Implications of the New Texas Sourcing Rules for Financial Institutions
The Texas Comptroller of Public Accounts (Comptroller) adopted several changes to revenue sourcing rules affecting the inclusions and exclusions from the apportionment factor as well as the sourcing of service revenue. The amendments to Texas Admin Code 3.591 replace the term “Revenue” with “Gross Receipts” and include new and revised provisions that affect the sourcing of gross receipts from a variety of services. The gross receipts sourcing changes affect general services as well as telecommunications, advertising, internet hosting, digital property, capital assets and investments, financial derivatives, and the sale of single-member LLC interests.
Texas does not have a special formula for apportioning the taxable margin of financial institutions. However, a “banking corporation” excludes from the numerator of its apportionment factor interest earned on federal funds and interest earned on securities sold under an agreement to repurchase that are held in Texas in a correspondent bank domiciled in Texas, but must include the interest in gross receipts from the entity’s entire business.
Nonetheless, the general sales factor sourcing rules, and the amendments thereto, certainly affect financial institutions. The recent amendments make changes to several types of revenue.
The Comptroller makes minor changes to the provisions addressing the sourcing of interest, which continues to be sourced to the location of the payer. A new provision clarifies that interest received from a national bank is a Texas gross receipt if the bank’s principal place of business is in Texas, or the if bank is organized under the Texas Banking Code.

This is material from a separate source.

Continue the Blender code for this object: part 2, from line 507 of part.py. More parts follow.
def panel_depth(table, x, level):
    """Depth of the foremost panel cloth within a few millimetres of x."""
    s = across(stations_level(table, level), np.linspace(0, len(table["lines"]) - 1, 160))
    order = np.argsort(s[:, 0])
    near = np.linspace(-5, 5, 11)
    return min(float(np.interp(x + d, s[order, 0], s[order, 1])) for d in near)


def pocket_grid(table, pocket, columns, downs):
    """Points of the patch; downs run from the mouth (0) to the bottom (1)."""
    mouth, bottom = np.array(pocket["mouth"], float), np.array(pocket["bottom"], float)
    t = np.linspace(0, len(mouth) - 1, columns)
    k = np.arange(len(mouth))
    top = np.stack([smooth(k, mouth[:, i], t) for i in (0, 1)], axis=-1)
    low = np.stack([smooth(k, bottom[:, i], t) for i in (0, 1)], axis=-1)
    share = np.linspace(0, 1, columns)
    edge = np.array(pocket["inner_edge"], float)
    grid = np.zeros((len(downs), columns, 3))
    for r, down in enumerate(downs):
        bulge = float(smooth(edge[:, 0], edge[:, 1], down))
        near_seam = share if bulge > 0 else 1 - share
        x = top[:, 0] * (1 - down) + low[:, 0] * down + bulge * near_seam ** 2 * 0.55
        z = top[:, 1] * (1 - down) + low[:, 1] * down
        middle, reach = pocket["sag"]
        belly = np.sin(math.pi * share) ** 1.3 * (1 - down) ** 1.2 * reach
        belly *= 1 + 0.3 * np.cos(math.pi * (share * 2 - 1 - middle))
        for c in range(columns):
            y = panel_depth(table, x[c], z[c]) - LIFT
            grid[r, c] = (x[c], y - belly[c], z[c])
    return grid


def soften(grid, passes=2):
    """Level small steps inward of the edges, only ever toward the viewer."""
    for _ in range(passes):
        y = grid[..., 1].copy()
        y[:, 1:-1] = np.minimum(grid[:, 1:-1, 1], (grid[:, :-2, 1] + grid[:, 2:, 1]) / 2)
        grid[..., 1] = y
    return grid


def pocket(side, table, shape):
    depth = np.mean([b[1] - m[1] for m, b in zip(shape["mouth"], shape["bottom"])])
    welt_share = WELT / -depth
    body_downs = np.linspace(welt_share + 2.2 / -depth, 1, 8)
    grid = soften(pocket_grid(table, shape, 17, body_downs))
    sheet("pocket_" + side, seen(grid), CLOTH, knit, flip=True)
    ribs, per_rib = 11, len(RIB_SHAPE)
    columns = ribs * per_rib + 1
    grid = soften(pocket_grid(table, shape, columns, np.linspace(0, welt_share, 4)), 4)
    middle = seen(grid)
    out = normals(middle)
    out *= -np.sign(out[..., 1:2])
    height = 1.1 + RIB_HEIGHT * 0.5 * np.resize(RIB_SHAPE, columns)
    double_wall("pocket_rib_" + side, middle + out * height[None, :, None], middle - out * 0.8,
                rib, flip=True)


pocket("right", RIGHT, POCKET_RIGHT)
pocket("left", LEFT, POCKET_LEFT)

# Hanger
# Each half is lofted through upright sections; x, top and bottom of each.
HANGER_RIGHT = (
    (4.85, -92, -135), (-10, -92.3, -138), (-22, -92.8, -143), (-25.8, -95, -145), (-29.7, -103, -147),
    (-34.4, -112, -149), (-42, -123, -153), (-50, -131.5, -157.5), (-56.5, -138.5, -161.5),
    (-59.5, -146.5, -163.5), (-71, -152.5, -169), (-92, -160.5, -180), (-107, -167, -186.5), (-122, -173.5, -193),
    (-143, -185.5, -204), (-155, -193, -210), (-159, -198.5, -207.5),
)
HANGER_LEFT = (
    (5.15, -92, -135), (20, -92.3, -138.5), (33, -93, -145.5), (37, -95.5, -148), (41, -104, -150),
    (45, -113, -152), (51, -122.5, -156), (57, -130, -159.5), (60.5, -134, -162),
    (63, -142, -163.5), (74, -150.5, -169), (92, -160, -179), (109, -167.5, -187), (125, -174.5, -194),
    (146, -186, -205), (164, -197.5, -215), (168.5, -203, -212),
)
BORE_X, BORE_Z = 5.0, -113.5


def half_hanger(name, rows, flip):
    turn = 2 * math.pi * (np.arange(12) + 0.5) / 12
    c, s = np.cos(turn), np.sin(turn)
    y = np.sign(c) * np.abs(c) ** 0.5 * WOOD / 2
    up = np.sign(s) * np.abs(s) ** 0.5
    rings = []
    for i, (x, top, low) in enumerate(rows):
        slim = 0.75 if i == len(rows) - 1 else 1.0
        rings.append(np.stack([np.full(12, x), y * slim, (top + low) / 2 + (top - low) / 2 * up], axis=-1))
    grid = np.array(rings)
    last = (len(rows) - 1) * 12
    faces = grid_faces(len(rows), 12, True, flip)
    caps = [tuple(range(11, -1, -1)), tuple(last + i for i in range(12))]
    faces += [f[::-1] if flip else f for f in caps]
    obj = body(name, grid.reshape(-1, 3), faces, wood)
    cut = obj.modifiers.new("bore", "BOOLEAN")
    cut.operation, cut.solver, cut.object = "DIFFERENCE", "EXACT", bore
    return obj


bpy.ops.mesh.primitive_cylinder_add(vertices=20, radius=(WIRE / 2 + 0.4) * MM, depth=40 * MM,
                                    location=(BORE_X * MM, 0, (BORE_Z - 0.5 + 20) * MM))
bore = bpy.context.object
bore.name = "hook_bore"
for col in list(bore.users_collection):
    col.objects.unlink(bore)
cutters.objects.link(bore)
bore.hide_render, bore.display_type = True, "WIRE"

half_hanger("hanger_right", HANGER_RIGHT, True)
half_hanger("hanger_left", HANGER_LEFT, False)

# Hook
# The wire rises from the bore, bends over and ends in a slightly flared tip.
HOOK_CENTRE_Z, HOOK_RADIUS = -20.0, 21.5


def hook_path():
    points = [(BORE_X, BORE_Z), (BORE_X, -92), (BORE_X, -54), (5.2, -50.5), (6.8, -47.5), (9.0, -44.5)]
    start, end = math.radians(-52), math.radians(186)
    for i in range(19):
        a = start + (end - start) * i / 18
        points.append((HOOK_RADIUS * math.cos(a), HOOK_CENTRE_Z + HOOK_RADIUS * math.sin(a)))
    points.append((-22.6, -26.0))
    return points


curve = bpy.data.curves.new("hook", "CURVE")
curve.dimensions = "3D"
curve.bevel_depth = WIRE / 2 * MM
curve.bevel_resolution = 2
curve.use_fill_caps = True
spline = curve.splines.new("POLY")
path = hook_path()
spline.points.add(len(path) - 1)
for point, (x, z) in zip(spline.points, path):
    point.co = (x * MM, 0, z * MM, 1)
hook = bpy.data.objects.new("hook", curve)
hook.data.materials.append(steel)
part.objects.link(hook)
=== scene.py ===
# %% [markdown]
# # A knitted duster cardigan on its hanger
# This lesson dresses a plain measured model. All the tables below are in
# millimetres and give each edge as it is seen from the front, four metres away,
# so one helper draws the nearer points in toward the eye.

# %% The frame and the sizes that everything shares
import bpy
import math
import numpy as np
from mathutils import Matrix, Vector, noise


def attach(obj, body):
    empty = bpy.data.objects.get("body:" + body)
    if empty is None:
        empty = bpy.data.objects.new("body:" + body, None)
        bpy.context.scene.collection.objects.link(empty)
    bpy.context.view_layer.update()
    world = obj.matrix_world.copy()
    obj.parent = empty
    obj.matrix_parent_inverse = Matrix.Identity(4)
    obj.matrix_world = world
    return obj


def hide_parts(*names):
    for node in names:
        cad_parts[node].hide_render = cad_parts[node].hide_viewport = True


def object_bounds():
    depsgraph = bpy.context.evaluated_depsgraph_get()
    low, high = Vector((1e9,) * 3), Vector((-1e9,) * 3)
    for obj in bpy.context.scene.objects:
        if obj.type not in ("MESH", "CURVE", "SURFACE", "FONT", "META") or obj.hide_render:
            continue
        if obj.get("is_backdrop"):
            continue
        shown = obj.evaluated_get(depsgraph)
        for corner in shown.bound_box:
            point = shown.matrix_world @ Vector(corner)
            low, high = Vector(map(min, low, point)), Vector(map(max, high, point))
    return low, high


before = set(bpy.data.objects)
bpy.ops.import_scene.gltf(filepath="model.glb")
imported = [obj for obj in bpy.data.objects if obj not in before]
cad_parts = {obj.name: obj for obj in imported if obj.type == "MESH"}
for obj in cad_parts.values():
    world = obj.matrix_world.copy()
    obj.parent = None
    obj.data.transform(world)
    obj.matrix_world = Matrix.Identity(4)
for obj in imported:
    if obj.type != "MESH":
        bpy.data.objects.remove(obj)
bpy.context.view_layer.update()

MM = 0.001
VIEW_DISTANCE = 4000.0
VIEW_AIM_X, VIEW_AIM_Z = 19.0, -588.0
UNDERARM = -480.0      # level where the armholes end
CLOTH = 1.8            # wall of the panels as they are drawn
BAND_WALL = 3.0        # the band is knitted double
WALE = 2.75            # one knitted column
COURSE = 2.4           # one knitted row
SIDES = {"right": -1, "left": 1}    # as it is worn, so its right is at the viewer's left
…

The Comptroller amended the rules regarding capital assets and investments and clarifies that only the net gain from the sale of a capital asset is included in gross receipts. A net loss from the sale of a capital asset or investment is not included in gross receipts.
Loan Servicing Fees
The Comptroller specified the gross receipts from servicing loans secured by real property are sourced to the location of the collateral real property that secures the loan being serviced. The Comptroller provided guidance on sourcing “loan servicing” fees providing that gross receipts from servicing loans that are not secured by real property are sourced under the general rule addressing services. Gross receipts from loan servicing fees are sourced to where the “end product act” occurs. With exceptions, the gross receipts from loan servicing fees will generally be sourced to the taxpayer’s market.

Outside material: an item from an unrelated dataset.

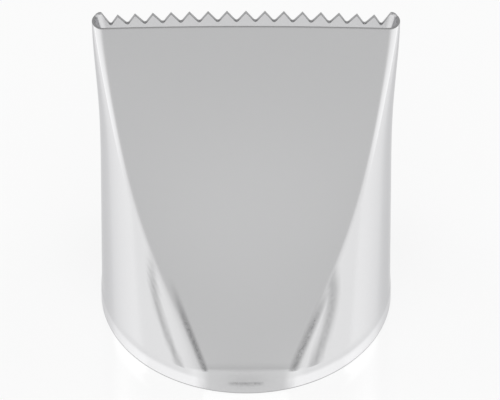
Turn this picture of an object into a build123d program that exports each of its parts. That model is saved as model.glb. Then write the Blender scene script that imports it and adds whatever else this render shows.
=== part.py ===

Hedging Contracts & Other Financial Derivatives
The Comptroller added a new subsection to provide guidance for sourcing gross receipts from the settlement of hedging contracts and other financial derivatives for risk management purposes. These types of investments are intangibles, and the receipts are sourced to the location of the payer.
Sale of Loans & Securities
The Comptroller provided that gross receipts from the sale of a loan or security treated as inventory of the seller for federal income tax purposes are included in gross receipts. Securities and loans held for investment or risk management purposes are not inventory. Gross receipts from the sale of a loan or security treated as inventory are sourced to the location of the payer.
Sale of Limited Liability Company (LLC) Membership Interests
The Comptroller provided guidance on the sourcing of the sale of a single-member LLC. The gross receipts from the sale of such an interest is considered the sale of an interest in an intangible asset and is to be sourced to the location of the payer.
Financial institutions should carefully reassess the calculation of their Texas sales factor in light of new Texas Admin Code 3.591.